** Begin Dataset excerpts **

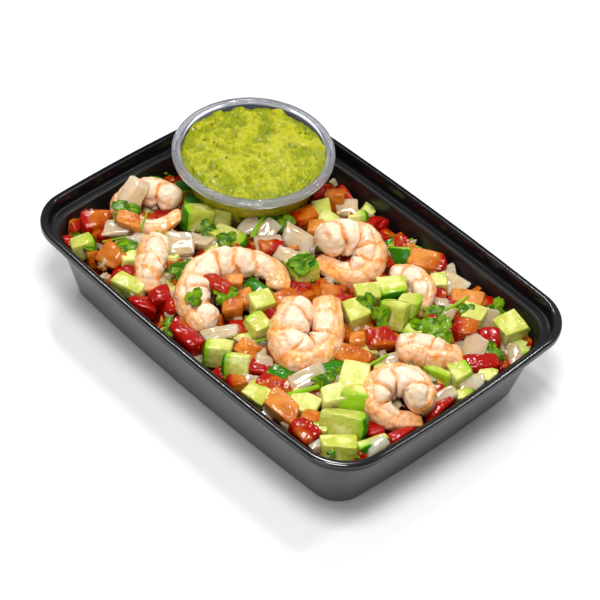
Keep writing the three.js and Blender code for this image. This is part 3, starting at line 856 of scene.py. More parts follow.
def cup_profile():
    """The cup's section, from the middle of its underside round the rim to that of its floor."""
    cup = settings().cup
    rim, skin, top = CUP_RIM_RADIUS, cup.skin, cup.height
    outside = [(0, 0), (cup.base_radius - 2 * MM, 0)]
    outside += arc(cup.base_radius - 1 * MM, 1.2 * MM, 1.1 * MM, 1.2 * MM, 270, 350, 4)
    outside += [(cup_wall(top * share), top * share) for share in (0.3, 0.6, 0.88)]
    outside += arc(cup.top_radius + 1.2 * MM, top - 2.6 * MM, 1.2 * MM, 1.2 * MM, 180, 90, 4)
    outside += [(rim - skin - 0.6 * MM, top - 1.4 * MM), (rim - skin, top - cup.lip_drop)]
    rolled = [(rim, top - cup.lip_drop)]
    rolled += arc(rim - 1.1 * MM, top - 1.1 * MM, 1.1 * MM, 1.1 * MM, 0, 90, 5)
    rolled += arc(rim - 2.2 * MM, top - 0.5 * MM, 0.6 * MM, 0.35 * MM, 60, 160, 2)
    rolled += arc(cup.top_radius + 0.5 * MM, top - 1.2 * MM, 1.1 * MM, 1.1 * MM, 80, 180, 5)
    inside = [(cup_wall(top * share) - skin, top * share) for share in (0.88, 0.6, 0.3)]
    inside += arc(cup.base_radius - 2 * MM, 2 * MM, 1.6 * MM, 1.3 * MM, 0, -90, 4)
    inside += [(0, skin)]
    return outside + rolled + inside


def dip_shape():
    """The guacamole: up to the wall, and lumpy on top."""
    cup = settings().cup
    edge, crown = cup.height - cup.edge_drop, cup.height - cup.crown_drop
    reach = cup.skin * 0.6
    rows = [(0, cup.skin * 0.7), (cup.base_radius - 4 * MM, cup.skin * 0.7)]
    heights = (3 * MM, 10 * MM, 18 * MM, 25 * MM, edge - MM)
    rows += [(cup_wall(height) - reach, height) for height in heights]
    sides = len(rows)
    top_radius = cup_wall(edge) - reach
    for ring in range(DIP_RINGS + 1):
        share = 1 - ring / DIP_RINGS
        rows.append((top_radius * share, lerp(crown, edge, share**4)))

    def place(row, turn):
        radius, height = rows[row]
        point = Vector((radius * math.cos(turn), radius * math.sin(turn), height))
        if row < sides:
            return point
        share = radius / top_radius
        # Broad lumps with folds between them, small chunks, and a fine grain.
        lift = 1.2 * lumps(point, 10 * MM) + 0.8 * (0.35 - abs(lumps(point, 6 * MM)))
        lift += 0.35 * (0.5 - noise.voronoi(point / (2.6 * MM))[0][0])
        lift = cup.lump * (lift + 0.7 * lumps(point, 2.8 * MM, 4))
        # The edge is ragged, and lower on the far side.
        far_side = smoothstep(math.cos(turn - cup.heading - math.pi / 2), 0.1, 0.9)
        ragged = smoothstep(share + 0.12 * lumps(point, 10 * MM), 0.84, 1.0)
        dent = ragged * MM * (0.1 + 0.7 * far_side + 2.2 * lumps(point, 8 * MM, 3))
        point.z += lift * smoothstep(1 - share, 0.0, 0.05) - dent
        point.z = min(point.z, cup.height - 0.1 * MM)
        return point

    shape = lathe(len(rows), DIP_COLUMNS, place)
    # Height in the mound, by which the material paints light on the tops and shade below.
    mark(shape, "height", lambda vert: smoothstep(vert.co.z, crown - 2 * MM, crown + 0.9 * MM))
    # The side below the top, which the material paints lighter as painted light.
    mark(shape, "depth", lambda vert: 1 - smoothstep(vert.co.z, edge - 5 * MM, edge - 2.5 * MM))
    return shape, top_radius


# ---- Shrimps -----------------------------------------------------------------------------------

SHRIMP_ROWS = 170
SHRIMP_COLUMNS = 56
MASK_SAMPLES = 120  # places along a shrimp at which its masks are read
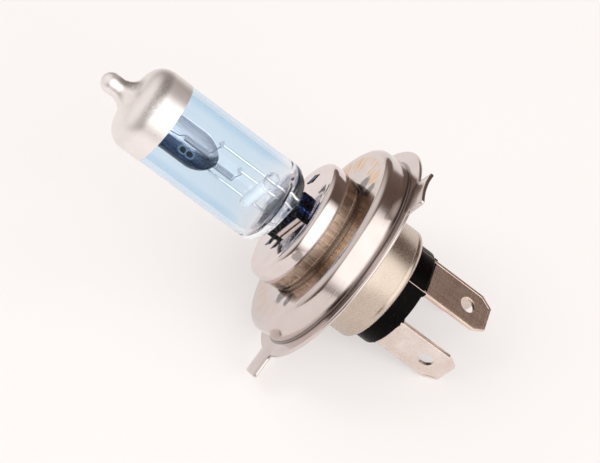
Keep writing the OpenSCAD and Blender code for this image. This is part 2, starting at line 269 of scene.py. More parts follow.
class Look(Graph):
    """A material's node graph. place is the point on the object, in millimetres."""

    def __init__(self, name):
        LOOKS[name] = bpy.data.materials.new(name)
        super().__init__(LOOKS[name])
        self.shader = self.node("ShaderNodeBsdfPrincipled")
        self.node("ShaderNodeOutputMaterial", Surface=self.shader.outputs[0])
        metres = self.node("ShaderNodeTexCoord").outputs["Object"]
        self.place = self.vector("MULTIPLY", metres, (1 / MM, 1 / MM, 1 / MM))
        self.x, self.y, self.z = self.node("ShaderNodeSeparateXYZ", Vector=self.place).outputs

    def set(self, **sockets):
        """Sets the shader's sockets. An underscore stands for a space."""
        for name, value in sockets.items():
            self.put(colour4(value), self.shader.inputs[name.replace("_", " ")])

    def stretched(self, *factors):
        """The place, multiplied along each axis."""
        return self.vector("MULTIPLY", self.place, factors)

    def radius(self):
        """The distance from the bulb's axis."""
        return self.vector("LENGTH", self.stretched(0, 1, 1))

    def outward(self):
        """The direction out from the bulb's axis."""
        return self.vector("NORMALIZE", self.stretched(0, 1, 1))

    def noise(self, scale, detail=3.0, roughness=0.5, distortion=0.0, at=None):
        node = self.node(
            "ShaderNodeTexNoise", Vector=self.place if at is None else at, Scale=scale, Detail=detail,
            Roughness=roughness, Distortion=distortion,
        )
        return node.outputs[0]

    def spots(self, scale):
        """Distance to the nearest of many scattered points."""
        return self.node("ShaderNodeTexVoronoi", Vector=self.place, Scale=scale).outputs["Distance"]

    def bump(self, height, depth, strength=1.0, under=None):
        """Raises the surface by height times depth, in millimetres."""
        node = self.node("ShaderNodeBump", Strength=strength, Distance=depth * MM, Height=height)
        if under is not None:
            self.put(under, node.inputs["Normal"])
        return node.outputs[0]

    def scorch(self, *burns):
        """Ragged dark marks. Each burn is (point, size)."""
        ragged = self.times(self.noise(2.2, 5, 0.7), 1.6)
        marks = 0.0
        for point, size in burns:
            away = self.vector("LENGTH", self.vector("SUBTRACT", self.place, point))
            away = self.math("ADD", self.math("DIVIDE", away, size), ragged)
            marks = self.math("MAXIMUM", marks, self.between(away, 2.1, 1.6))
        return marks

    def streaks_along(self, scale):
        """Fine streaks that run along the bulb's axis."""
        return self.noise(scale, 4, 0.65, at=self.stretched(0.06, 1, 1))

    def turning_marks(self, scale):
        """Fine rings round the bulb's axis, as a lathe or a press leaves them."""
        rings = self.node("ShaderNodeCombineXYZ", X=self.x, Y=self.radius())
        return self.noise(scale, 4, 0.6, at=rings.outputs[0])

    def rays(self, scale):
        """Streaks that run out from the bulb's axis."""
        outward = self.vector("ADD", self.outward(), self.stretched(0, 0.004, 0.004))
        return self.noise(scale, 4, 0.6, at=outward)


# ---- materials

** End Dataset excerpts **

Copy all lines in the listing above where the string "writing" appears.

Keep writing the three.js and Blender code for this image. This is part 3, starting at line 856 of scene.py. More parts follow.
Keep writing the OpenSCAD and Blender code for this image. This is part 2, starting at line 269 of scene.py. More parts follow.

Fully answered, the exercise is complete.